Michael: It has to be cause for concern, as it’s without a doubt the Trojans weakest part of their roster. Last year, Torin Harris was a liability and Anthony Brown showed glimpses of success but was inconsistent. Josh Shaw looked good at corner late in the year, though he spent much of the spring playing safety. With the emergence of Su’a Cravens, Leon McQuay III and the returning health of Dion Bailey and Gerald Bowman, not to mention spring standout Demetrius Wright, there’s enough options at safety for Shaw to slide back to corner in the fall. The spot opposite of him will still be up in the air, with Harris, Brown, Chris Hawkins, Kevon Seymour and Devian Shelton all vying for that role, in addition to McQuay, who got reps there in the spring.

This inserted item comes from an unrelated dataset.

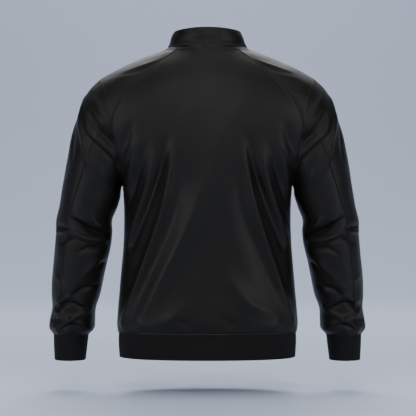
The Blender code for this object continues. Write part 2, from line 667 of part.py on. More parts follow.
def build_slider(frame):
    """Two plates round the chain, joined by a narrow bridge above it, with a bail on the front plate."""
    near = CHAIN_HALF_THICKNESS + FIT_GAP
    far = near + PLATE_THICKNESS
    skin = PLATE_THICKNESS / 8
    low, high = -SLIDER_LENGTH, BRIDGE_HEIGHT
    legs = ((-far + skin, low + skin), (-near - skin, low + skin), (-near - skin, FIT_GAP),
            (near + skin, FIT_GAP), (near + skin, low + skin), (far - skin, low + skin),
            (far - skin, high + skin), (-far + skin, high + skin))
    across = (2 * CHAIN_HALF_WIDTH, 0.0, 0.0)
    body = prism("zip_slider", side_outline(legs, CHAIN_HALF_WIDTH), across, frame)
    slider = add_object("zip_slider", body, METAL_COLOUR, 0.35, 1.0)
    plan = ((-PLATE_END_HALF_WIDTH, low), (PLATE_END_HALF_WIDTH, low),
            (SLIDER_HALF_WIDTH, low / 2), (SLIDER_HALF_WIDTH, PLATE_SHOULDER),
            (PLATE_END_HALF_WIDTH, high), (-PLATE_END_HALF_WIDTH, high),
            (-SLIDER_HALF_WIDTH, PLATE_SHOULDER), (-SLIDER_HALF_WIDTH, low / 2))
    for name, out in (("front_plate", near), ("back_plate", -far)):
        loop = [(x, out, up) for x, up in plan]
        combine(slider, prism(name, loop, (0.0, PLATE_THICKNESS, 0.0), frame), "UNION")
    root = far - PLATE_THICKNESS / 2
    crest = far + BAIL_HEIGHT
    inner = BAIL_HALF_LENGTH - BAIL_LEG
    bail = ((root, -BAIL_HALF_LENGTH), (crest, -BAIL_HALF_LENGTH), (crest, BAIL_HALF_LENGTH),
            (root, BAIL_HALF_LENGTH), (root, inner), (far + BAIL_HOLE, inner), (far + BAIL_HOLE, -inner),
            (root, -inner))
    loop = side_outline([(out, up + BAIL_MIDDLE) for out, up in bail], BAIL_HALF_WIDTH)
    combine(slider, prism("bail", loop, (2 * BAIL_HALF_WIDTH, 0.0, 0.0), frame), "UNION")


def build_pull(frame):
    """The pull tab: a flat tab with an eye, whose top bar turns under the bail; its origin is the hinge."""
    end, out, up = frame
    far = CHAIN_HALF_THICKNESS + FIT_GAP + PLATE_THICKNESS
    hinge = end + out * (far + BAIL_HOLE / 2) + up * BAIL_MIDDLE
    own = (np.zeros(3), out, up)
    steps = np.linspace(math.pi, 2 * math.pi, 9)
    low = PULL_HALF_WIDTH - PULL_LENGTH
    half = PULL_HALF_WIDTH
    loop = [(half * math.cos(turn), -BAR_RADIUS, low + half * math.sin(turn)) for turn in steps]
    loop += [(half, -BAR_RADIUS, BAR_RADIUS), (-half, -BAR_RADIUS, BAR_RADIUS)]
    tab = prism("zip_pull", loop, (0.0, 2 * BAR_RADIUS, 0.0), own)
    pull = add_object("zip_pull", tab, METAL_COLOUR, 0.35, 1.0)
    pull.location = Vector(hinge)
    corners = ((-EYE_INNER_HALF_WIDTH, -BAR_RADIUS), (EYE_INNER_HALF_WIDTH, -BAR_RADIUS),
               (EYE_INNER_HALF_WIDTH, -EYE_REACH), (-EYE_INNER_HALF_WIDTH, -EYE_REACH))
    eye = [(x, -2 * BAR_RADIUS, up) for x, up in corners]
    combine(pull, prism("eye", eye, (0.0, 4 * BAR_RADIUS, 0.0), own), "DIFFERENCE")


for old in list(bpy.data.objects):
    bpy.data.objects.remove(old)

flat = surfaces()
signs = outward_signs(flat)
flat_normals = grid_normals(flat, signs)
shaped = {name: grid + flat_normals[name] * soft_folds(grid, flat_normals[name])[..., None]
          for name, grid in flat.items()}
shaped_normals = grid_normals(shaped, signs)
build_cloth(shaped, shaped_normals)
build_tapes(shaped, shaped_normals)
chain_end = build_chain(*zip_line(shaped))
build_slider(chain_end)
build_pull(chain_end)
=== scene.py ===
"""Zipped track jacket: the fine cloth, seams, stitching, rib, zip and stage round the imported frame.

X runs across the body with the wearer's left at +X, -Y is the zipped front, +Y the back and +Z up, in
metres. Every cloth piece is a surface worked out from the garment's sizes, with its folds laid on as soft
ridges and troughs, and then given its wall."""

import math

import bpy
import numpy as np
from bpy.props import FloatProperty, FloatVectorProperty, PointerProperty
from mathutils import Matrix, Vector


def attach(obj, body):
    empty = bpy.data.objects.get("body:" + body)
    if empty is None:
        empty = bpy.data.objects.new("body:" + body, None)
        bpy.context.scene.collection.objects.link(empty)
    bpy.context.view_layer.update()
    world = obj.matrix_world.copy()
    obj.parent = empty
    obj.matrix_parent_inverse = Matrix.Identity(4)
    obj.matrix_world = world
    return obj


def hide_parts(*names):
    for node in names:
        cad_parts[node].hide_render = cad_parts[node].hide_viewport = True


bl_info = {
    "name": "Track Jacket",
    "version": (1, 0, 0),
    "blender": (4, 5, 0),
    "location": "View3D > Sidebar > Jacket",
    "description": "Builds the cloth, trims and zip of a worn track jacket",
    "category": "Object",
}

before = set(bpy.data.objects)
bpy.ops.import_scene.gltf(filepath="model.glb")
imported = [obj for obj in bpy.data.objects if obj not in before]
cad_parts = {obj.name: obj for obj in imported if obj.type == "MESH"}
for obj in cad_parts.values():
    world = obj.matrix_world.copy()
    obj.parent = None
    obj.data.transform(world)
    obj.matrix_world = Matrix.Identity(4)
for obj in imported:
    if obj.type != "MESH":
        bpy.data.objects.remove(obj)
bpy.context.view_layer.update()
JACKET = "jacket"

# Neck rings: half_width, middle_y, half_depth, side height, back height and front height
NECK_SEAM = dict(
    half_width=0.0955, middle_y=-0.003, half_depth=0.0750, side=0.0000, back=-0.0030, front=-0.0480)
COLLAR_FOOT = dict(
    half_width=0.0855, middle_y=-0.003, half_depth=0.0705, side=0.0072, back=0.0055, front=-0.0405)
COLLAR_TOP = dict(
    half_width=0.0715, middle_y=0.002, half_depth=0.0620, side=0.0415, back=0.0465, front=0.0080)
RAGLAN_BACK_TURN = math.radians(136.1)
RAGLAN_FRONT_TURN = math.radians(50.0)

# Armhole: shoulder point, underarm point, and how far the ring bows backward and forward
SHOULDER_POINT = np.array((0.2340, 0.0, -0.0630))
UNDERARM_POINT = np.array((0.1850, 0.0, -0.2935))
ARMHOLE_BACK_BOW = np.array((-0.0050, 0.0880, 0.0110))
ARMHOLE_FRONT_BOW = np.array((-0.0100, -0.0860, 0.0070))
RAGLAN_BACK_PULLS = ((0.1150, 0.0730, -0.0360), (0.2050, 0.0930, -0.1100))
RAGLAN_FRONT_PULLS = ((0.1180, -0.0720, -0.0560), (0.1960, -0.0910, -0.1180))
SHOULDER_ROUND = 0.0020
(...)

Hawkins looked awfully raw in the spring, while Shelton is probably the quickest and most athletic despite injuries that nagged him during camp. As it looks now, Harris and Brown are probably the favorites to play opposite of Shaw again, and Clancy Pendergast will just have to take his chances and hope that a playmaker emerges. Plus, who knows, perhaps the Trojans end up getting enough at safety that McQuay or Cravens winds up playing as a corner during their freshman season.

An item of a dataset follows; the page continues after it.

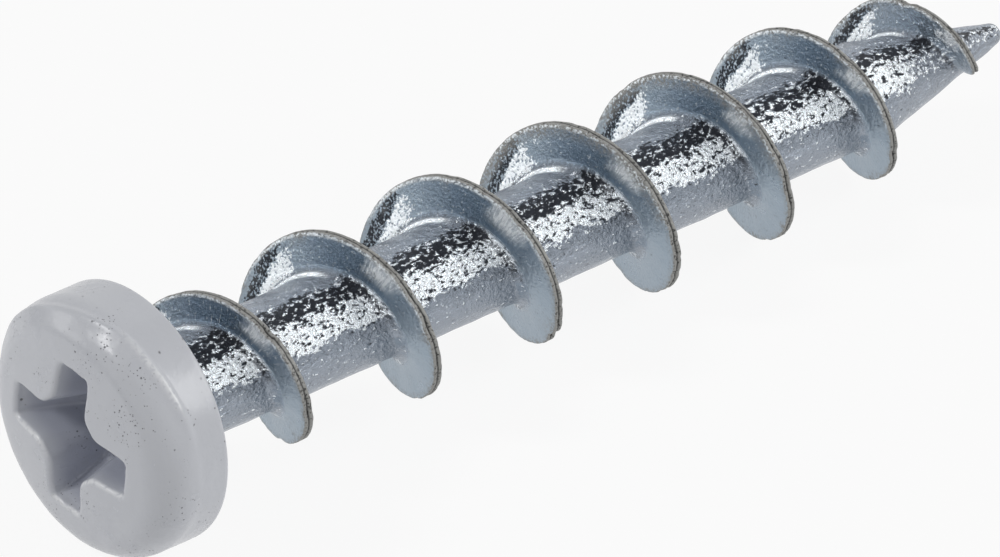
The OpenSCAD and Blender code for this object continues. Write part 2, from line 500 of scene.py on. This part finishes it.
def add_paint(mesh, points, shape):
    """The paint's waves and its ridge, and the masks that its material reads."""
    sizes = shape.s
    aside, height = points[:, 1], -points[:, 2]
    radius = np.hypot(points[:, 0], points[:, 1])
    wave = fractal(points, 0.55, 3, 4.0) * sizes.paint_wave
    grain = fractal(points, 3.2, 2, 9.0) * sizes.paint_wave * 0.16
    soft = smooth_step(height, 0.0001, 0.0006)

    stray = fractal(points, 0.35, 2, 2.0) * RIDGE_STRAY
    level = height - RIDGE_LEVEL - RIDGE_SLOPE * aside + RIDGE_BEND * aside ** 2 - stray
    outside = radius > sizes.width * RIDGE_INSIDE
    upper = smooth_step(-points[:, 0] / np.maximum(radius, 1e-5), 0.2, 0.6)
    ridge = falling_off(level, RIDGE_WIDTHS) * outside * sizes.ridge * (0.15 + 0.85 * upper)
    displace(mesh, (wave + grain) * soft + ridge)

    # A painted highlight: lighter paint along part of the ridge on the upper side of the head, and on the
    # lip's upward faces
    turned = np.degrees(np.arctan2(-points[:, 0], aside))
    gloss = falling_off(level, HIGHLIGHT_WIDTHS) * outside
    gloss = gloss * smooth_step(turned, 100, 128) * (1 - smooth_step(turned, 143, 149))
    gloss[shape.lip_start:shape.lip_start + shape.highlight_on_lip.size] += shape.highlight_on_lip
    store(mesh, "gloss", gloss)

    depth = np.clip((points[:, 2] - shape.crown_z(radius)) / sizes.recess_depth, 0, 1)
    inside = (radius < sizes.recess_span / 2 + 0.0004) & (points[:, 2] < -0.0003)
    store(mesh, "recess", np.where(inside, depth, 0.0))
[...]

Jon from Facebook asks: Last year we had a flood of commitments over the summer. Does it look like the same will happen this year?

Michael: I think so, but perhaps not to the same degree. Recruiting is evolving, with so many kids committing during the summer now because they want to keep their head clear during their senior season of high school. That’s great for establishing a class, but it also lays the groundwork for late de-commitments if circumstances change, as seen with USC last year. It’s not just SC getting earlier commitments either, as Michigan 22 commits early last summer, and so far this year, Tennessee has 15 already. Combine that mentality with USC’s limited scholarships and it was a perfect storm for a slew of commitments last summer. The recruiting camps will certainly bright forth a bunch of commitments again this year, but with USC being able to bring in 20 guys next fall, plus the Trojans’ being stung by de-commitments last year, don’t be surprised if Lane Kiffin’s staff stresses the idea of silent commitments, as opposed to outspoken vocal ones. Talkative commits serve a purpose, as Michael Hutchings and Khalil Rodgers were huge recruiters for USC in 2013, but it also creates targets for other recruits from opposing coaches, not to mention the grass is greener theory.